Most of the Sephardic Jews and Ashkenazi Jews of Richmond were Scottish Rite Freemasons. The President of Kahal Kadosh beth Shalome, Jacob I. Cohen, was Master of Richmond's Masonic Lodge #53. Another, Solomon Jacobs, served as master of the grand lodge of Virginia Masons from 1810 to 1813. Solomon Jacobs was not alone since nearly all male members of Kahal Kadosh Beth Shalome belonged to Masonic lodge #53.

=== Jews and the Civil War ===
George Jacobs was the congregation's rabbi from 1857 to 1869.

Jacob Ezekiel, father of the future sculptor Moses Jacob Ezekiel, was "a leader of Kahal Kadosh Beth Shalome …and spokesman of the Jews of Richmond. Jews fought on both sides of the U.S. Civil War. A prominent senator from Louisiana, by the name of Judah Benjamin, was Secretary of State for the Confederacy. Gustav Myers encouraged Benjamin to move to Richmond, from Louisiana, since Myers believed "Jews of high station reflected well in the eyes of both the Gentiles and other Jews by serving in visible office".

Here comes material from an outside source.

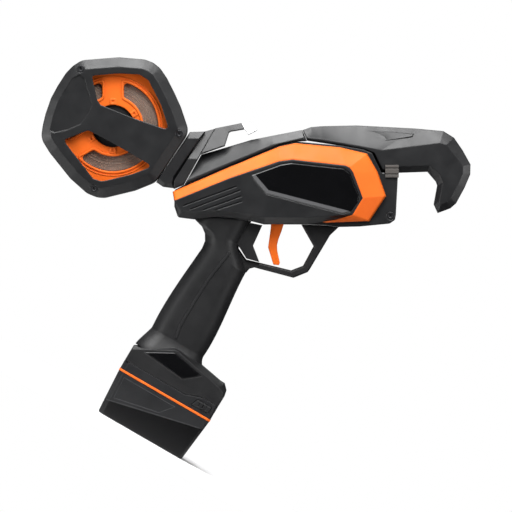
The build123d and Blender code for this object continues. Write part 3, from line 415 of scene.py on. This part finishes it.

In 1863 Kahal Kadosh Beth Shalome used much of its own Kahal funds to purchase Confederate war bonds, bearing the signature of Benjamin, Secretary of State of the Confederacy. The ladies of Kahal Kadosh Beth Shalome met daily to make clothing for Confederate soldiers.

=== After the Civil War ===
Assimilation wracked the Sephardic and Ashkenazi communities in Richmond. After the War, Kahal Kadosh Beth Shalome lost many members who fled the area when the Confederate forces burned Richmond, never to return. (Jacob Ezekiel, his business in ruins, moved to Cincinnati, Ohio.) In 1898, Sephardi Kahal Kadosh Beth Shalome merged with Reform Congregation Beth Ahabah, thus ending the presence of a Sephardic house of worship in Richmond.

=== Richmond Jews and founding of Israel ===
At the end of World War II, a group of Jewish businessmen from Richmond, including Israel November and H.J. Bernstein partnered with friends from Virginia Beach to purchase and retrofit the former Chesapeake Bay ferry boat that became known to the world as the SS Exodus ship.